Moreover, such arguments do not take place in a financial vacuum. It’s hard to plow substantial resources evenly into collective investments with little sense of which ones will work out—one reason why, for example, as little as 3% of a corporation’s investment in research and development is considered quite good. People are of course more important the products or machines, but spending on education in the United States usually comes from taxpayers—more specifically, local taxpayers, which is experienced much more directly (and thus more painfully) than other kinds of collective spending outlays, though, again, wealthy communities tend to pour more money into such systems than others, which is why the real dividing lines in American schools is less public vs. private than rich vs. poor.

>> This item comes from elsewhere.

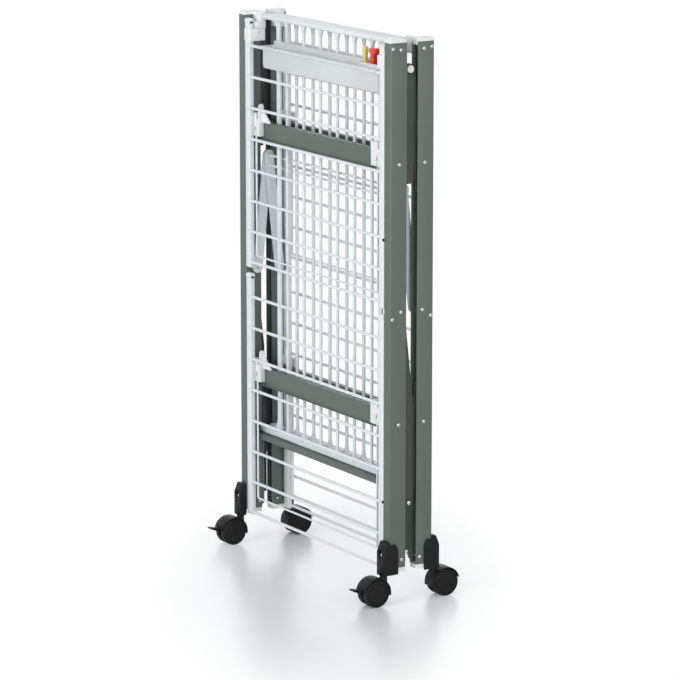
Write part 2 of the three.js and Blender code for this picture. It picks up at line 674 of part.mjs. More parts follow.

This local dimension of education funding is distinctive and decisive. Very few countries in the western world rely upon it, as schooling is usually considered a national responsibility; the balkanized quality of U.S. public (and professional) education reflects the peculiarly libertarian character of American society and history, one even greater than our mother country of Great Britain. Local property taxes foster a more direct relationship between what you pay and what you get, one reason why small wealthy communities, often suburbs, are committed to them. Poorer, larger, and more urban public school districts—which are often immediately adjacent to wealthy ones, creating sometimes glaring disparities—typically have less to work with, relying more on supplemental sources of tax revenue from state and federal sources (which in turn makes wealthy suburban voters less inclined to support this kind of government spending). The United States also utilizes private schooling to a relatively high degree, which fosters economic segregation still further. Private schools will often compensate for their elitist character through diversity initiatives and financial aid, but that doesn’t alter their essential exclusivity, or their tendency to siphon off good students who might otherwise invigorate public schools. That’s because, high-minded mission statements notwithstanding, exclusivity is their essence, the very reason private schools exist.

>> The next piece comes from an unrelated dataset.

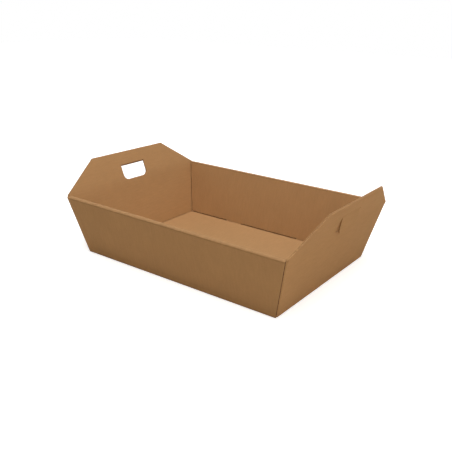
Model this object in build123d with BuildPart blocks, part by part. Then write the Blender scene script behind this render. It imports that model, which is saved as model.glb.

Moreover, while it’s certainly possible to create any number of checks and balances to ensure basic equity and access in many arenas of contemporary life, including educational ones, there will always be efforts to game the system, some of which will be successful. Complicating matters still further is the fact that while we regard certain kinds of discrimination as deeply problematic, there are others we cheerfully countenance. In modern times, racial or gender discrimination is considered repugnant. But few of us will publicly blanch at the notion of an Ivy League college discriminating against dumb people. Such schools don’t explicitly say they do, and of course one can argue about the meaning of “dumb.” But whatever criteria such institutions end up adopting, they will involve an avowed set of standards by which they feel entitled to reject most aspirants in good conscience. In a world of truly equal opportunity, admission to Princeton or Stanford would be determined by lottery. That’s not likely to happen (unless exclusion morphs and assumes a different shape).

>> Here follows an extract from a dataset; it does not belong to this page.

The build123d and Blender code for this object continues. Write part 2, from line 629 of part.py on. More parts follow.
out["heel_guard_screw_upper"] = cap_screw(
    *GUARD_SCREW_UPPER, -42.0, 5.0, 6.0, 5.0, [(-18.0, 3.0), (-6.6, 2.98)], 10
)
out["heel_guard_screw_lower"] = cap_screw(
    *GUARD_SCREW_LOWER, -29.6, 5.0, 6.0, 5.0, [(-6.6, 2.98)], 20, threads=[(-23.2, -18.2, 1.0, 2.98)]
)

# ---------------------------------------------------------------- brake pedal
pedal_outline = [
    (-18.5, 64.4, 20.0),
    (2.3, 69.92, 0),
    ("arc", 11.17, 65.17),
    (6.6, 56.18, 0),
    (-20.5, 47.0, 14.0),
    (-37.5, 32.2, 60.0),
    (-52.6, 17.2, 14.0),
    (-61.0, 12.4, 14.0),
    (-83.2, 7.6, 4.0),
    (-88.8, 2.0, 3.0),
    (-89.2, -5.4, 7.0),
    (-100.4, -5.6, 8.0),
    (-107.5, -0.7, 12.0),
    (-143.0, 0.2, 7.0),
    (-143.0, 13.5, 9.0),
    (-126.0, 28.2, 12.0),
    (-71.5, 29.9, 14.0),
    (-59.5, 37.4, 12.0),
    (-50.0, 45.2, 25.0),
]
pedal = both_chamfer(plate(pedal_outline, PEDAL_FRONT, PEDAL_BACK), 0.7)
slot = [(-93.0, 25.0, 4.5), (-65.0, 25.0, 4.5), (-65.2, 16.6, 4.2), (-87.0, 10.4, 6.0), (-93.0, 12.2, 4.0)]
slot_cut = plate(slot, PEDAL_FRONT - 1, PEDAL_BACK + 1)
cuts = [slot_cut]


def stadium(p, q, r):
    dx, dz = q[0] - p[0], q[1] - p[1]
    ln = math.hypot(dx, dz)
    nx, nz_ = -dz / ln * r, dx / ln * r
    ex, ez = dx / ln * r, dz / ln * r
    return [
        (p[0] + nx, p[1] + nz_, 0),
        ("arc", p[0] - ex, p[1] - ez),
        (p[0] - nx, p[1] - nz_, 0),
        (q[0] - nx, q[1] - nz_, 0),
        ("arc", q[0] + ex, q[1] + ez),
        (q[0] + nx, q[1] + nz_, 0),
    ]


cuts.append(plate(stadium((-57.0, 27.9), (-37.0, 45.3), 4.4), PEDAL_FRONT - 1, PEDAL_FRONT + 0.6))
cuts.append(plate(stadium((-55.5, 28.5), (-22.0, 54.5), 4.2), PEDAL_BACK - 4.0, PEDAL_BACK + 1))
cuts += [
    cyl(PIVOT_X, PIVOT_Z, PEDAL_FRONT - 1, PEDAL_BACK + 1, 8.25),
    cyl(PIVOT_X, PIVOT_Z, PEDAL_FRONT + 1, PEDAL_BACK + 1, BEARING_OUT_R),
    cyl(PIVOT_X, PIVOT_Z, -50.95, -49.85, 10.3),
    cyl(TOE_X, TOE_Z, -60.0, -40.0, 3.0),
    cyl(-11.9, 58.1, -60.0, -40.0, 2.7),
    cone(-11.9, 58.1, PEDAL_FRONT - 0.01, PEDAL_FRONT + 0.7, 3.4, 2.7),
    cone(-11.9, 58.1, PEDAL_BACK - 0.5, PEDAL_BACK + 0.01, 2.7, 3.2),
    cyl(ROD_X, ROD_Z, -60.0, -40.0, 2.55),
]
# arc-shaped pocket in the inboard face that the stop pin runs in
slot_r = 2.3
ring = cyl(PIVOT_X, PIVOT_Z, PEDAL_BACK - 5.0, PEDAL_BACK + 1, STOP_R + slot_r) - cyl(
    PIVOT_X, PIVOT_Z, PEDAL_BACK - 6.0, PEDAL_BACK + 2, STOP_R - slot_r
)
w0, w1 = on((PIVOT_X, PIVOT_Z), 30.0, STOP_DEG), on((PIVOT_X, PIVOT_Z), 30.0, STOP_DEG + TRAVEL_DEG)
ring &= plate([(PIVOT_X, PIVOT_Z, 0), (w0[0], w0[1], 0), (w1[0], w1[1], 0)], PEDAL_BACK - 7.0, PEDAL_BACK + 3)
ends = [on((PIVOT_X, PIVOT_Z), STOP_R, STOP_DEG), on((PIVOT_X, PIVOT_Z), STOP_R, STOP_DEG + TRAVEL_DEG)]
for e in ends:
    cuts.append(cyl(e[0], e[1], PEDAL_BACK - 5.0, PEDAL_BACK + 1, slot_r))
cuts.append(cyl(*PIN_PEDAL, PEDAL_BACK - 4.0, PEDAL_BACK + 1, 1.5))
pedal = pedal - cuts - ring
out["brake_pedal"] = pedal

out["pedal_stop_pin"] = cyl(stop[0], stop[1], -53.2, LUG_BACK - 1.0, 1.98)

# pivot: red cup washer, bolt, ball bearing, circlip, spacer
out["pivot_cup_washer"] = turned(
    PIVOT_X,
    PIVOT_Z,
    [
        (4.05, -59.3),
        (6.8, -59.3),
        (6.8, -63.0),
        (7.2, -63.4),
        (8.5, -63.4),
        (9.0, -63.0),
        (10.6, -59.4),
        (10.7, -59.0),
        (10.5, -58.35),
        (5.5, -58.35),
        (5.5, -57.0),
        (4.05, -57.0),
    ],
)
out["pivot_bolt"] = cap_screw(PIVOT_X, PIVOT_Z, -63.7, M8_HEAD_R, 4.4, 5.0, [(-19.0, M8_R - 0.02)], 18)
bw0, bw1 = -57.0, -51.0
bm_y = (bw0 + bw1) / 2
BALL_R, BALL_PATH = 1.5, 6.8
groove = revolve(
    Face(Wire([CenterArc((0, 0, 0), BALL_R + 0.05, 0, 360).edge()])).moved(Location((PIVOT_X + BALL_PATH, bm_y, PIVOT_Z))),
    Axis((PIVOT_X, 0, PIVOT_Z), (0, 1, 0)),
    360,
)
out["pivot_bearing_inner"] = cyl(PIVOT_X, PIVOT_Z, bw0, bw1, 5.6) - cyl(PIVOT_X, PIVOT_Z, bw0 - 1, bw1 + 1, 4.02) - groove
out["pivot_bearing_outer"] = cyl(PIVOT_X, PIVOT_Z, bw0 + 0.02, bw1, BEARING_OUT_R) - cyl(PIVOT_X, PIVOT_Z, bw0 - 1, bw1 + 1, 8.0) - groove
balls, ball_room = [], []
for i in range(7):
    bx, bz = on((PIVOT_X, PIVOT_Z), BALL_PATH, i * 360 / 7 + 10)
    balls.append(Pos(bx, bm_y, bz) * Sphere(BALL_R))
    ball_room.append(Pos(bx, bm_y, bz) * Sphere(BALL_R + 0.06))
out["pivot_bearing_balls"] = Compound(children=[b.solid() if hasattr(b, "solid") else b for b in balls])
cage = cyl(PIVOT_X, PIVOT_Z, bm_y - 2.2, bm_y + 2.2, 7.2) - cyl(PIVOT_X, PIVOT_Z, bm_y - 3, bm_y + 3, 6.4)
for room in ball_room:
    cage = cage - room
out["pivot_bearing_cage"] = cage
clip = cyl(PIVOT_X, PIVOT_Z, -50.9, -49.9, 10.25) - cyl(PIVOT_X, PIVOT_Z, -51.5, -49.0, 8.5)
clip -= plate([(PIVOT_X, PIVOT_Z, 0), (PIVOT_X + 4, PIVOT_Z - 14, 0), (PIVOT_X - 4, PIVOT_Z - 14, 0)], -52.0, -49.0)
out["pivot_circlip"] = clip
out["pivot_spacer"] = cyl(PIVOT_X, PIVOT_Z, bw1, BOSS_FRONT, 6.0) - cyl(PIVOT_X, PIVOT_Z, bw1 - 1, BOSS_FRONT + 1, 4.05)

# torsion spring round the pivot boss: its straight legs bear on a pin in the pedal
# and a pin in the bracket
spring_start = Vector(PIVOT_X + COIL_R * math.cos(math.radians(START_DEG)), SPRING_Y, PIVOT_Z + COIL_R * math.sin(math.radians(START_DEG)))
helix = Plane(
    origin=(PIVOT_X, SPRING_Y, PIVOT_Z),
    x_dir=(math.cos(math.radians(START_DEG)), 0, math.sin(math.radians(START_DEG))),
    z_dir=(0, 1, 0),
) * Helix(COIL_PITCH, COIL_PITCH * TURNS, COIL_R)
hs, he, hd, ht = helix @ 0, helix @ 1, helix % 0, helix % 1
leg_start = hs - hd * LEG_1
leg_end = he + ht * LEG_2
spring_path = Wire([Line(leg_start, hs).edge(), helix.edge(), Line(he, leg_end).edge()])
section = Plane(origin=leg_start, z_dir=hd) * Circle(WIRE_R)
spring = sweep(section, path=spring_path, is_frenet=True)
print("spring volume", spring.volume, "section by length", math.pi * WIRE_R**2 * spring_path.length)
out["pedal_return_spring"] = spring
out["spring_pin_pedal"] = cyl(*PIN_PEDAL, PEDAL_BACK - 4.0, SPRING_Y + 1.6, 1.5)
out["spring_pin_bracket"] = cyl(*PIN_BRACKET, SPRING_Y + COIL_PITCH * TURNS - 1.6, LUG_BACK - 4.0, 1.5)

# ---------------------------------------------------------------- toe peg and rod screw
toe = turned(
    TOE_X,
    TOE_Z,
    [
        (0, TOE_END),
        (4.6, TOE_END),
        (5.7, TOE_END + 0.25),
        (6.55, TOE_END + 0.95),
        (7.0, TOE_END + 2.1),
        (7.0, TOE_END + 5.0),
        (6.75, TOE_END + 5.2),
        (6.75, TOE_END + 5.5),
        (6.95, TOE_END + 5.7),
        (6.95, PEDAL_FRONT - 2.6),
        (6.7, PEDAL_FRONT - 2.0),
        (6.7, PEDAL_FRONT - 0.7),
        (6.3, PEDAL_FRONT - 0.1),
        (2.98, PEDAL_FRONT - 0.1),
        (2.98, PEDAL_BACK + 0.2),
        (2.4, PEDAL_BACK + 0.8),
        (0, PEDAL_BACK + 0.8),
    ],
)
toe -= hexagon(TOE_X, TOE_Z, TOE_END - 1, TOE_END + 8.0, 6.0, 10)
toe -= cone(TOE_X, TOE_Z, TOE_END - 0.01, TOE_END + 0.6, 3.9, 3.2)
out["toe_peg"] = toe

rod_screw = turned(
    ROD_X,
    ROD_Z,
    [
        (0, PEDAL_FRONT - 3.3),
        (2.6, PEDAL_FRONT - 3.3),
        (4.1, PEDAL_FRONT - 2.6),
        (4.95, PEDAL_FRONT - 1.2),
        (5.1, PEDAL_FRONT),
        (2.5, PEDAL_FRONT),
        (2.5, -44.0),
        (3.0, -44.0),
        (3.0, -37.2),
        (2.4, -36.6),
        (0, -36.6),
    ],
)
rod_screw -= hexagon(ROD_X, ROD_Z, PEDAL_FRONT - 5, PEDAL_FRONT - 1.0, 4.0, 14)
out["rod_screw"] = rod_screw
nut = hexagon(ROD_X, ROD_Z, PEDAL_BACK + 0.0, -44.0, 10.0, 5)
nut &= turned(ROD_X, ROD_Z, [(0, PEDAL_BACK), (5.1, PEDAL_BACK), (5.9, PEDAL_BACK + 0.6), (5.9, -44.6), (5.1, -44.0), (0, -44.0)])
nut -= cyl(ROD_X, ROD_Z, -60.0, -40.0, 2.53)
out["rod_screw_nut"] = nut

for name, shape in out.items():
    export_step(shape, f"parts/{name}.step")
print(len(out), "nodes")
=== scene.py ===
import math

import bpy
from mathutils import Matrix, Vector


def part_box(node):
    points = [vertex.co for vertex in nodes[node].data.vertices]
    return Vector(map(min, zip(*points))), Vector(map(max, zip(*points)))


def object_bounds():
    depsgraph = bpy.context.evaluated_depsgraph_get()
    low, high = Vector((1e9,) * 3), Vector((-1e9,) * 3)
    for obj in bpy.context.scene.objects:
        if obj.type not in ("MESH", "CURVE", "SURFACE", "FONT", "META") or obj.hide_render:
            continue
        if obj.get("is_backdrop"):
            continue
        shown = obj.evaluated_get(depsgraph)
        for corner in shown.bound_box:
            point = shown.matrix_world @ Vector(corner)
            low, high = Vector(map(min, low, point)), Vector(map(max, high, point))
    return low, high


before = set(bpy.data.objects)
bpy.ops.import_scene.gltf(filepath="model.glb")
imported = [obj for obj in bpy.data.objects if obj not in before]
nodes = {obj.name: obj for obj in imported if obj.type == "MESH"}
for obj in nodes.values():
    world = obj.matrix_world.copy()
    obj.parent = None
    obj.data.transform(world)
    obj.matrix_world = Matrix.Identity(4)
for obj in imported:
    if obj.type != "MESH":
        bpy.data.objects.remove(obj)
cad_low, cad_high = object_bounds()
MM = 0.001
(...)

What’s a little astounding—troubling in some ways, inspiring in others—is that amid this jagged impersonal social process of social reproduction, specific individuals strive, and sometimes succeed, in finding their way. Actually, the scenario I’m describing is hardly limited to the United States. Nor is it anything new. Insofar as there’s anything distinctively American about it, the collective logic of our education system is notable for the way it tries to finesse collective imperatives with the pursuit of personal happiness—which, to put it mildly, is something most people in most societies for most of history would regard as peculiar, if not repugnant. (God? Absolutely. Country? Certainly. Family? Of course. But happiness? What the hell does that mean?) Our conceit has involved a belief that you can square a circle of social utility and individual fulfillment: what’s good for you is good for your family, your country and any notion of God you might have (now more likely to be cast in terms of spirituality rather than religion).
As a society, Americans focus so much of their collective attention on the personal fulfillment side of the equation—the one thing we collectively agree upon is the legitimacy of the individual’s pursuit of happiness—that we sometimes seem unaware of the power and legitimacy of other imperatives, which continue to operate whether we recognize them or not. We forget, for example, that the legal justification for Affirmative Action, as sanctioned by the U.S. Supreme Court (for a little while longer anyway), is justified in terms of its benefit for the institutions in question to serve society more effectively, not as a form of social welfare to be distributed among eligible individuals. Such goals are not necessarily mutually exclusive, so we’re not often forced to consider the tensions between them. We can, to put it a little differently, maintain our ignorance about that tension between individual and institutional to the point of denying that there is one—or, that if there is one, regard the very notion of such tension as the sign of a problem.
Still, whatever its structural flaws or basic unfairness, there’s been enough room in our educational system, broadly construed, to accommodate some upward mobility and thus maintain faith in the system. That system is messy and unfair and may well be deteriorating. The underlying dynamics are unlikely to change, even though the people involved in managing them will. Which is not to say there can’t be improvements, variously understood, for any given set of people at any given time. But the American Way, as we used to describe it, has a logic, one that should not be dismissed lightly.